[ ... ]
I think it's a good example of the sort of thing accumulate
should be usable for. Note, however, that accumulate will
normally copy your counter twice for each element, which isn't
going to help performance much. In the past, I've used a
somewhat hacky solution to avoid this:
Right -- as you've seen, I used a truly crufty hack to avoid
it, which worked in this case (at least with the compiler I
tested on -- I'd have to do a bit to work to be sure whether
it's really guaranteed to work).
I think it is, although I don't know if it is intentional. The
standard says very clearly that the function must execute acc =
acc + *i. This may be accidental overspecification, rather than
an explicit intent to allow "funny" operator+ (and operator=, of
course---note that your version still depends on std::vector
recognizing self-asignment, and not doing anything in that
case).
I'll admit that in this case, I rather prefer my solution, with
an explicit binary operator (rather than unexpected semantics
for the + operator), returning a special type, for which a no-op
assignment operator is defined. Both types (the operator and
its return type) having names which are suggestive enough to
discourage the user using them elsewhere. (In addition, in my
case, the class was carefully designed to contain only very
simple PODs, so that the default copy constructor and copy
assignment operator are appropriate. With the hope that the
compiler knows how to implement these better than I could.)

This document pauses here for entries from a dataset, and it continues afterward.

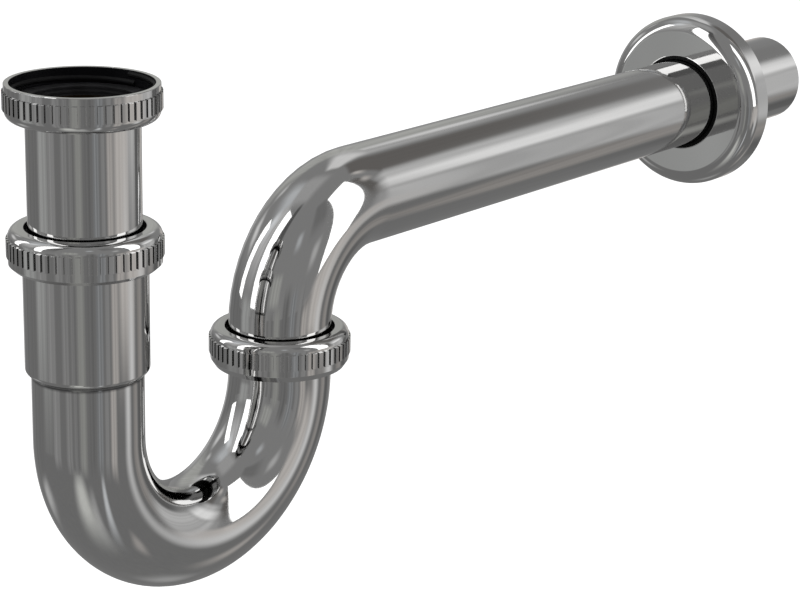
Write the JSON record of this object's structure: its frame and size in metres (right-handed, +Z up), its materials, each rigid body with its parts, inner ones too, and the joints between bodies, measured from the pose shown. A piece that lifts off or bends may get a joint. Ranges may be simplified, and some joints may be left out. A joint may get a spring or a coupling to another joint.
{
  "type": "tubular basin trap",
  "caption": "Chromed tubular basin trap: knurled coupling nuts, adjustable inlet tube, U-bend, swivelling outlet bend and long outlet tube through a sliding wall rosette.",
  "frame": {"origin": "on the inlet axis, on the top face of the inlet gasket, where the tail of the basin waste seats", "axes": "+Z up along the inlet axis out of the top nut, +X along the outlet tube towards the wall"},
  "size_m": [0.3883, 0.064, 0.1604],
  "materials": {
    "chrome": "mirror-polished chrome plate on brass",
    "rubber": "black rubber",
    "black_plastic": "smooth black plastic",
    "brass": "turned brass, hidden inside the nuts"
  },
  "bodies": {
    "inlet_coupling": {"top_nut": "chrome", "inlet_gasket": "rubber"},
    "inlet": {"inlet_tube": "chrome"},
    "trap": {"u_bend": "chrome", "socket_ferrule": "brass", "middle_seal": "rubber", "outlet_ferrule": "brass", "outlet_gasket": "rubber"},
    "middle_ring": {"middle_slip_ring": "black_plastic"},
    "middle_coupling": {"middle_nut": "chrome"},
    "outlet_ring": {"outlet_slip_ring": "black_plastic"},
    "outlet_coupling": {"outlet_nut": "chrome"},
    "outlet": {"outlet_tube": "chrome"},
    "rosette": {"wall_rosette": "chrome", "rosette_ring": "rubber"}
  },
  "joints": [
    {"name": "inlet_swivel", "type": "hinge", "parent": "inlet_coupling", "child": "inlet", "pos_m": [0, 0, 0], "axis": [0, 0, 1], "continuous": true},
    {"name": "height_adjustment", "type": "slide", "parent": "inlet", "child": "trap", "axis": [0, 0, 1], "range_m": [-0.012, 0.011]},
    {"name": "middle_nut_travel", "type": "slide", "parent": "trap", "child": "middle_ring", "axis": [0, 0, 1], "range_m": [0, 0.0055]},
    {"name": "middle_nut_turn", "type": "hinge", "parent": "middle_ring", "child": "middle_coupling", "pos_m": [0, 0, -0.042], "axis": [0, 0, 1], "range_deg": [0, 856]},
    {"name": "outlet_nut_travel", "type": "slide", "parent": "trap", "child": "outlet_ring", "axis": [0, 0, 1], "range_m": [0, 0.0055]},
    {"name": "outlet_nut_turn", "type": "hinge", "parent": "outlet_ring", "child": "outlet_coupling", "pos_m": [0.0812, 0, -0.091], "axis": [0, 0, 1], "range_deg": [0, 856]},
    {"name": "outlet_swivel", "type": "hinge", "parent": "trap", "child": "outlet", "pos_m": [0.0812, 0, -0.0885], "axis": [0, 0, 1], "range_deg": [-135, 135]},
    {"name": "rosette_slide", "type": "slide", "parent": "outlet", "child": "rosette", "axis": [1, 0, 0], "range_m": [-0.16, 0.045]}
  ],
  "couplings": [
    {"joint": "middle_nut_travel", "follows": "middle_nut_turn", "m_per_rad": 0.00036749},
    {"joint": "outlet_nut_travel", "follows": "outlet_nut_turn", "m_per_rad": 0.00036749}
  ]
}
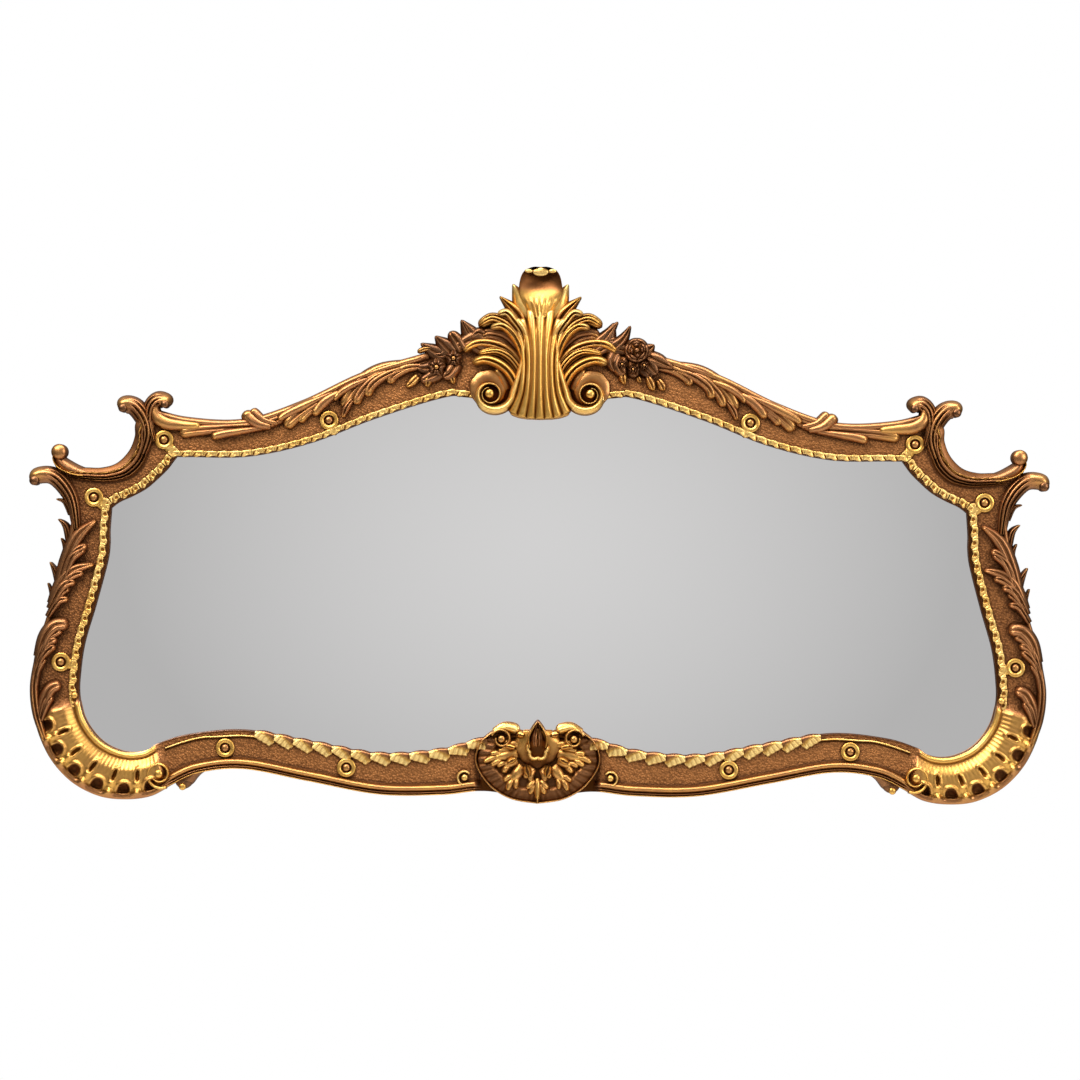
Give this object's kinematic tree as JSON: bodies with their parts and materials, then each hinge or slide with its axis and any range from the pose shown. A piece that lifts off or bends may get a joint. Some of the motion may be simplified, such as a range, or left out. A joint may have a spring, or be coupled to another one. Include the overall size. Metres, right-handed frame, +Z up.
{
  "type": "wall mirror",
  "caption": "Wide wall mirror in a carved and gilded rococo frame with a leaf crest, horned upper corners, shell lower corners and a cartouche at the foot.",
  "frame": {"origin": "on the wall plane, at the middle of the width and of the plan's height, on the back of the backing board", "axes": "+Z up, +X to the right seen from the front, -Y out of the glass into the room, +Y into the wall"},
  "size_m": [1.5, 0.0506, 0.7892],
  "materials": {
    "gilding": "carved wood, gilded, with a worn bronze-brown patina on the ground",
    "silvered_glass": "silvered plate glass",
    "board": "bare board",
    "steel": "zinc plated"
  },
  "bodies": {
    "root": {"frame": "gilding", "mirror_glass": "silvered_glass", "backing_board": "board", "hanger_left": "steel", "hanger_right": "steel", "hanger_screw_left_1": "steel", "hanger_screw_left_2": "steel", "hanger_screw_right_1": "steel", "hanger_screw_right_2": "steel"}
  },
  "joints": []
}
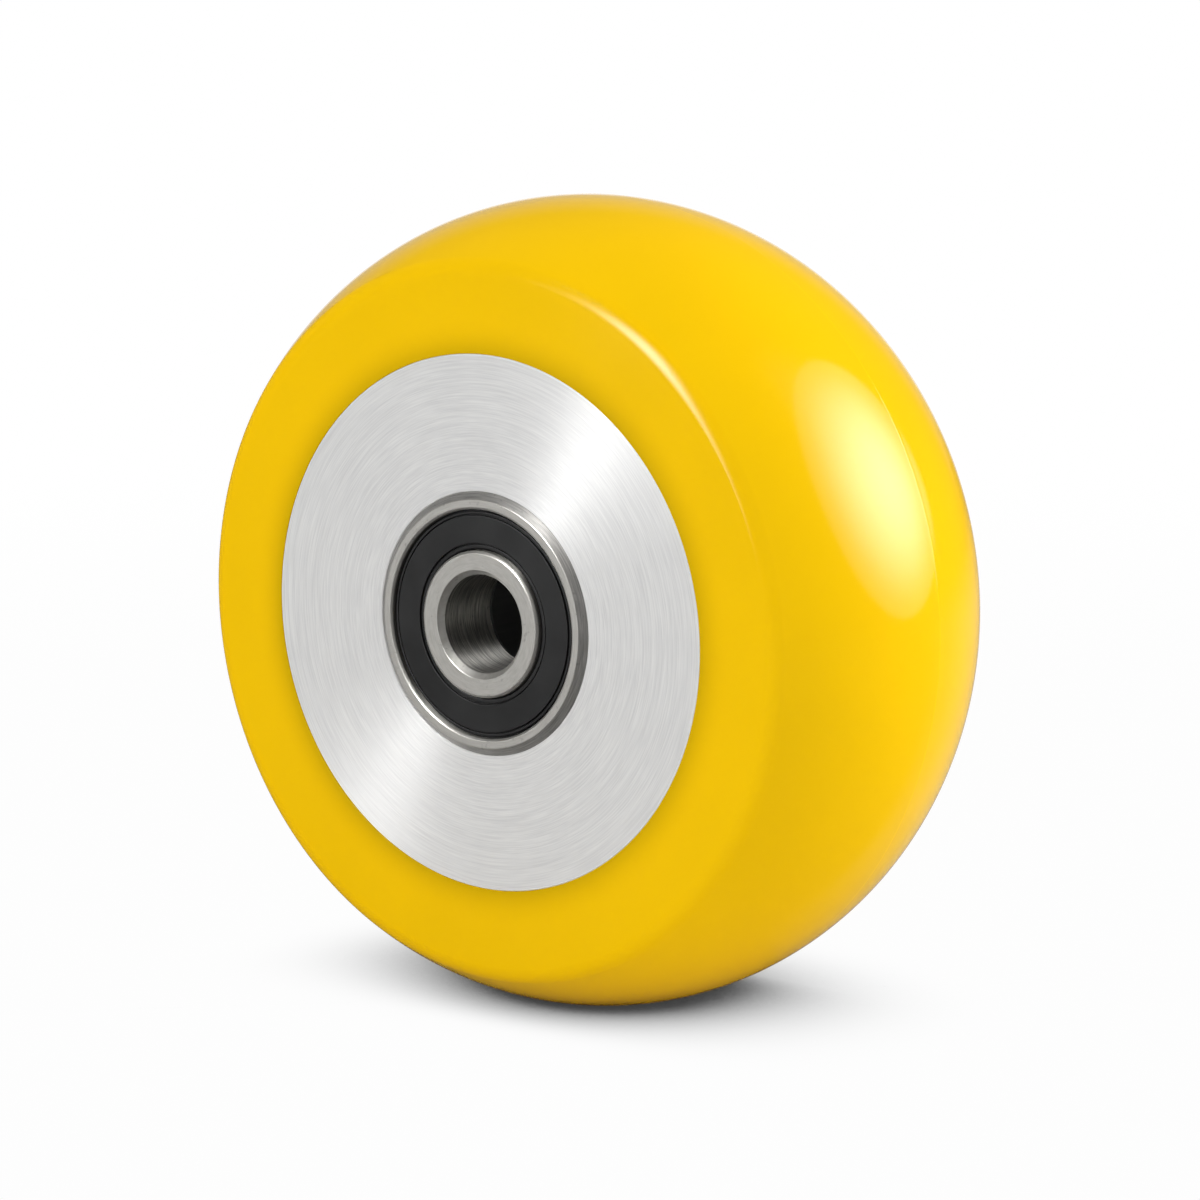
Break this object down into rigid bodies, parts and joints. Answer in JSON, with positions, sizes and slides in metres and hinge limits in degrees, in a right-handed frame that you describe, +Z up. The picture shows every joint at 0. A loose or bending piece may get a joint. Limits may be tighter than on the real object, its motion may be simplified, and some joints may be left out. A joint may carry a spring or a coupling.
{
  "type": "polyurethane wheel",
  "caption": "Solid polyurethane wheel with a crowned tread bonded on a turned aluminium hub, running on sealed ball bearings around a through bore for an axle.",
  "frame": {"origin": "the middle of the wheel, on the axle's axis and half way between its two sides", "axes": "+Y along the axle towards the rear bearing, +Z up as in the picture, front side at -Y"},
  "size_m": [0.1, 0.0434, 0.1],
  "materials": {
    "polyurethane": "glossy moulded",
    "turned_aluminium": "fine turned",
    "ring_steel": "satin ground",
    "seal_rubber": "matte moulded",
    "cage_steel": "pressed sheet",
    "ball_steel": "polished",
    "spacer_steel": "plain drawn tube"
  },
  "bodies": {
    "root": {"spacer_tube": "spacer_steel", "front_inner_ring": "ring_steel", "rear_inner_ring": "ring_steel"},
    "wheel": {"tread": "polyurethane", "hub_core": "turned_aluminium", "front_outer_ring": "ring_steel", "front_outboard_seal": "seal_rubber", "front_inboard_seal": "seal_rubber", "rear_outer_ring": "ring_steel", "rear_outboard_seal": "seal_rubber", "rear_inboard_seal": "seal_rubber"},
    "front_cage": {"front_cage_outboard_half": "cage_steel", "front_cage_inboard_half": "cage_steel", "front_cage_rivets": "cage_steel"},
    "front_ball_1_body": {"front_ball_1": "ball_steel"},
    "front_ball_2_body": {"front_ball_2": "ball_steel"},
    "front_ball_3_body": {"front_ball_3": "ball_steel"},
    "front_ball_4_body": {"front_ball_4": "ball_steel"},
    "front_ball_5_body": {"front_ball_5": "ball_steel"},
    "front_ball_6_body": {"front_ball_6": "ball_steel"},
    "front_ball_7_body": {"front_ball_7": "ball_steel"},
    "rear_cage": {"rear_cage_outboard_half": "cage_steel", "rear_cage_inboard_half": "cage_steel", "rear_cage_rivets": "cage_steel"},
    "rear_ball_1_body": {"rear_ball_1": "ball_steel"},
    "rear_ball_2_body": {"rear_ball_2": "ball_steel"},
    "rear_ball_3_body": {"rear_ball_3": "ball_steel"},
    "rear_ball_4_body": {"rear_ball_4": "ball_steel"},
    "rear_ball_5_body": {"rear_ball_5": "ball_steel"},
    "rear_ball_6_body": {"rear_ball_6": "ball_steel"},
    "rear_ball_7_body": {"rear_ball_7": "ball_steel"}
  },
  "joints": [
    {"name": "wheel_spin", "type": "hinge", "parent": "root", "child": "wheel", "pos_m": [0, 0, 0], "axis": [0, 1, 0], "continuous": true},
    {"name": "front_cage_orbit", "type": "hinge", "parent": "root", "child": "front_cage", "pos_m": [0, 0, 0], "axis": [0, 1, 0], "continuous": true},
    {"name": "front_ball_1_spin", "type": "hinge", "parent": "front_cage", "child": "front_ball_1_body", "pos_m": [0.011, -0.0167, 0], "axis": [0, 1, 0], "continuous": true},
    {"name": "front_ball_2_spin", "type": "hinge", "parent": "front_cage", "child": "front_ball_2_body", "pos_m": [0.00686, -0.0167, 0.0086], "axis": [0, 1, 0], "continuous": true},
    {"name": "front_ball_3_spin", "type": "hinge", "parent": "front_cage", "child": "front_ball_3_body", "pos_m": [-0.00245, -0.0167, 0.01072], "axis": [0, 1, 0], "continuous": true},
    {"name": "front_ball_4_spin", "type": "hinge", "parent": "front_cage", "child": "front_ball_4_body", "pos_m": [-0.00991, -0.0167, 0.00477], "axis": [0, 1, 0], "continuous": true},
    {"name": "front_ball_5_spin", "type": "hinge", "parent": "front_cage", "child": "front_ball_5_body", "pos_m": [-0.00991, -0.0167, -0.00477], "axis": [0, 1, 0], "continuous": true},
    {"name": "front_ball_6_spin", "type": "hinge", "parent": "front_cage", "child": "front_ball_6_body", "pos_m": [-0.00245, -0.0167, -0.01072], "axis": [0, 1, 0], "continuous": true},
    {"name": "front_ball_7_spin", "type": "hinge", "parent": "front_cage", "child": "front_ball_7_body", "pos_m": [0.00686, -0.0167, -0.0086], "axis": [0, 1, 0], "continuous": true},
    {"name": "rear_cage_orbit", "type": "hinge", "parent": "root", "child": "rear_cage", "pos_m": [0, 0, 0], "axis": [0, 1, 0], "continuous": true},
    {"name": "rear_ball_1_spin", "type": "hinge", "parent": "rear_cage", "child": "rear_ball_1_body", "pos_m": [0.011, 0.0167, 0], "axis": [0, 1, 0], "continuous": true},
    {"name": "rear_ball_2_spin", "type": "hinge", "parent": "rear_cage", "child": "rear_ball_2_body", "pos_m": [0.00686, 0.0167, 0.0086], "axis": [0, 1, 0], "continuous": true},
    {"name": "rear_ball_3_spin", "type": "hinge", "parent": "rear_cage", "child": "rear_ball_3_body", "pos_m": [-0.00245, 0.0167, 0.01072], "axis": [0, 1, 0], "continuous": true},
    {"name": "rear_ball_4_spin", "type": "hinge", "parent": "rear_cage", "child": "rear_ball_4_body", "pos_m": [-0.00991, 0.0167, 0.00477], "axis": [0, 1, 0], "continuous": true},
    {"name": "rear_ball_5_spin", "type": "hinge", "parent": "rear_cage", "child": "rear_ball_5_body", "pos_m": [-0.00991, 0.0167, -0.00477], "axis": [0, 1, 0], "continuous": true},
    {"name": "rear_ball_6_spin", "type": "hinge", "parent": "rear_cage", "child": "rear_ball_6_body", "pos_m": [-0.00245, 0.0167, -0.01072], "axis": [0, 1, 0], "continuous": true},
    {"name": "rear_ball_7_spin", "type": "hinge", "parent": "rear_cage", "child": "rear_ball_7_body", "pos_m": [0.00686, 0.0167, -0.0086], "axis": [0, 1, 0], "continuous": true}
  ],
  "couplings": [
    {"joint": "front_cage_orbit", "follows": "wheel_spin", "ratio": 0.6353},
    {"joint": "front_ball_1_spin", "follows": "wheel_spin", "ratio": 1.7125},
    {"joint": "front_ball_2_spin", "follows": "wheel_spin", "ratio": 1.7125},
    {"joint": "front_ball_3_spin", "follows": "wheel_spin", "ratio": 1.7125},
    {"joint": "front_ball_4_spin", "follows": "wheel_spin", "ratio": 1.7125},
    {"joint": "front_ball_5_spin", "follows": "wheel_spin", "ratio": 1.7125},
    {"joint": "front_ball_6_spin", "follows": "wheel_spin", "ratio": 1.7125},
    {"joint": "front_ball_7_spin", "follows": "wheel_spin", "ratio": 1.7125},
    {"joint": "rear_cage_orbit", "follows": "wheel_spin", "ratio": 0.6353},
    {"joint": "rear_ball_1_spin", "follows": "wheel_spin", "ratio": 1.7125},
    {"joint": "rear_ball_2_spin", "follows": "wheel_spin", "ratio": 1.7125},
    {"joint": "rear_ball_3_spin", "follows": "wheel_spin", "ratio": 1.7125},
    {"joint": "rear_ball_4_spin", "follows": "wheel_spin", "ratio": 1.7125},
    {"joint": "rear_ball_5_spin", "follows": "wheel_spin", "ratio": 1.7125},
    {"joint": "rear_ball_6_spin", "follows": "wheel_spin", "ratio": 1.7125},
    {"joint": "rear_ball_7_spin", "follows": "wheel_spin", "ratio": 1.7125}
  ]
}
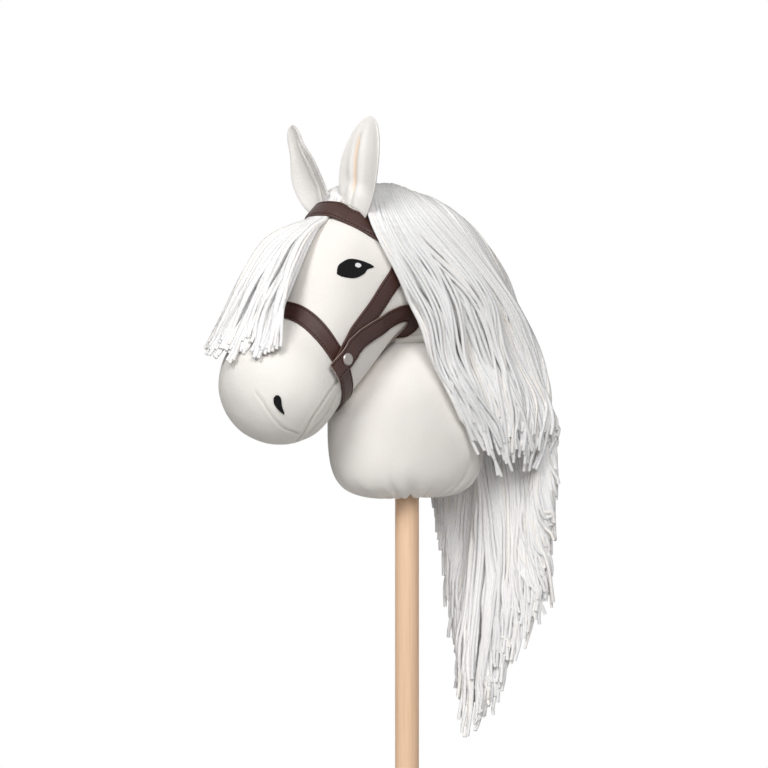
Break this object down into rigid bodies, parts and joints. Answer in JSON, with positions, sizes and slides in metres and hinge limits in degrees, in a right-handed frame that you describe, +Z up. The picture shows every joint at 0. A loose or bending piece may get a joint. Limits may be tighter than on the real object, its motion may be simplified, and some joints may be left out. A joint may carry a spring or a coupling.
{
  "type": "hobby horse",
  "caption": "Stuffed fabric horse's head and neck with yarn mane, forelock and brown strap bridle, carried on a straight round wooden stick for a child to ride.",
  "frame": {"origin": "centre of the flat foot of the stick", "axes": "+Z up along the stick, the horse looks along -X and its near (left) side faces -Y"},
  "size_m": [0.3831, 0.1544, 0.9917],
  "materials": {
    "pine": "sanded, clear, fine grain along the stick",
    "cream_jersey": "brushed short-pile knit",
    "white_wadding": "fibre filling",
    "cotton": "woven tape and cord",
    "peach_lining": "brushed, pale peach",
    "brown_leather": "smooth, slightly glossy, stitched edges",
    "satin_nickel": "satin plating",
    "black_thread": "satin stitch",
    "white_thread": "satin stitch",
    "white_yarn": "soft twisted yarn"
  },
  "bodies": {
    "stick": {"stick": "pine"},
    "head": {"stick_sleeve": "cotton", "gather_cord": "cotton", "head_cover": "cream_jersey", "neck_cover": "cream_jersey", "head_filling": "white_wadding", "neck_filling": "white_wadding", "noseband": "brown_leather", "headstall_strap": "brown_leather", "browband": "brown_leather", "rein_strap": "brown_leather", "mane_tape": "cotton", "poll_tape": "cotton", "near_ear_back": "cream_jersey", "near_ear_lining": "peach_lining", "near_snap_post": "satin_nickel", "near_snap_stud": "satin_nickel", "near_eye": "black_thread", "near_eye_glint": "white_thread", "near_nostril": "black_thread", "near_mane_1": "white_yarn", "near_mane_2": "white_yarn", "near_mane_3": "white_yarn", "near_mane_4": "white_yarn", "near_mane_5": "white_yarn", "near_mane_6": "white_yarn", "far_ear_back": "cream_jersey", "far_ear_lining": "peach_lining", "far_snap_post": "satin_nickel", "far_snap_stud": "satin_nickel", "far_eye": "black_thread", "far_eye_glint": "white_thread", "far_nostril": "black_thread", "far_mane_1": "white_yarn", "far_mane_2": "white_yarn", "far_mane_3": "white_yarn", "far_mane_4": "white_yarn", "far_mane_5": "white_yarn", "far_mane_6": "white_yarn", "forelock_1": "white_yarn", "forelock_2": "white_yarn", "forelock_3": "white_yarn"},
    "near_rein_end": {"near_rein_tab": "brown_leather", "near_snap_socket": "satin_nickel", "near_snap_cap": "satin_nickel"},
    "far_rein_end": {"far_rein_tab": "brown_leather", "far_snap_socket": "satin_nickel", "far_snap_cap": "satin_nickel"}
  },
  "joints": [
    {"name": "head_lift", "type": "slide", "parent": "stick", "child": "head", "axis": [0, 0, 1], "range_m": [0, 0.2]},
    {"name": "near_rein_unsnap", "type": "slide", "parent": "head", "child": "near_rein_end", "axis": [0.0926, -0.9953, -0.0298], "range_m": [0, 0.006]},
    {"name": "far_rein_unsnap", "type": "slide", "parent": "head", "child": "far_rein_end", "axis": [0.0926, 0.9953, -0.0298], "range_m": [0, 0.006]}
  ]
}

My comment about this being an abuse of accumulate wasn't
about the basic idea of using accumulate to um...accumulate
the statistics -- to me, that seemed perfectly
straightforward. It was about the contortion of having
operator+ return a reference to its input to reduce copying.
Yes. I've often wondered why std::accumulate uses +, and not
+=. Or more interestingly, use meta-programming so that it uses
+= if it exists, + otherwise, and simply "binary_op(acc, *i)",
if binary_op takes a non-const reference for the first argument,
and the version with assignment otherwise.
Regretfully, I think it's too late to fix it now.
[ ... ]
It will work for EBCDIC, but it won't work for ISO 8859-1
(which is probably the most widespread single byte
encoding).
Right -- as it stands, it assumes that all lower case letters
fall in the range 'a'..'z', which is true for ASCII and
EBCDIC, but not much of anything else. Of course, if you
wanted to make it work for ISO 8859, you'd just use UCHAR_MAX
instead, and use (or cast to) unsigned char instead of char in
a couple of places. You'd only be using a fairly small
fraction of the allocated memory, but for typical values of
UCHAR_MAX (e.g., 255) it's not a big deal, at least a long as
you avoid copying much.
After more thought, however, I suspect this might work better
for Unicode/ISO 10646 than I'd previously assumed, at least on
most typical systems. The problem is that the array usage is
quite sparse. As long as we're careful, however, we can get
the virtual memory manager to handle the sparseness for us.
Supposing we have enough memory
.
As long as we never "touch" -- not even intialize -- the parts
of the array that don't represent alphabetic characters, the
virtual memory manager won't (at least in a typical case)
allocate any physical memory for that address. Even though the
alphabetic characters aren't all arranged in one place, I
believe they are arranged into clusters -- which should work
pretty well for a virtual memory manager.
I think I might have to write a bit of test code, to figure
out how much memory this really uses with something like UCS-4
(which I think would be about the worst case).
There are two approachs, I think. I have a template class,
StateTable (a poor name, but that's what I first used it for),
which maps UTF-8 to a StateType, using a tri internally; it
allocates lazily, so sequences never seen are never allocated.
The other alternative, of course, is to convert on the fly to
UTF-32, and index directly. That means a table of roughly 8 MB
on most machines (8 bytes per counter), but as you say, there
will be large blocks which will never be accessed. (Outside of
the first 256 characters, blocks with letters are fairly
distinct from those with other types of characters.) If you
declare it static, the system should take care of initializing
it to 0; I don't know how different systems do this, however
(whether they touch the pages or not). Another frequent
solution is a two level table, a table of pointers indexed by
the top bits, to tables of counters indexed by the bottom bits;
if you use lazy allocation for the second level, you should also
save significant memory.
With any of these solutions, you'll also need a mapping table
for case folding. This shouldn't be that big, however, since
most alphabets (and particularly the big ones) don't have case.
(My StateTable for simple lower case mapping only requires 37
data blocks, of 64 entries each.)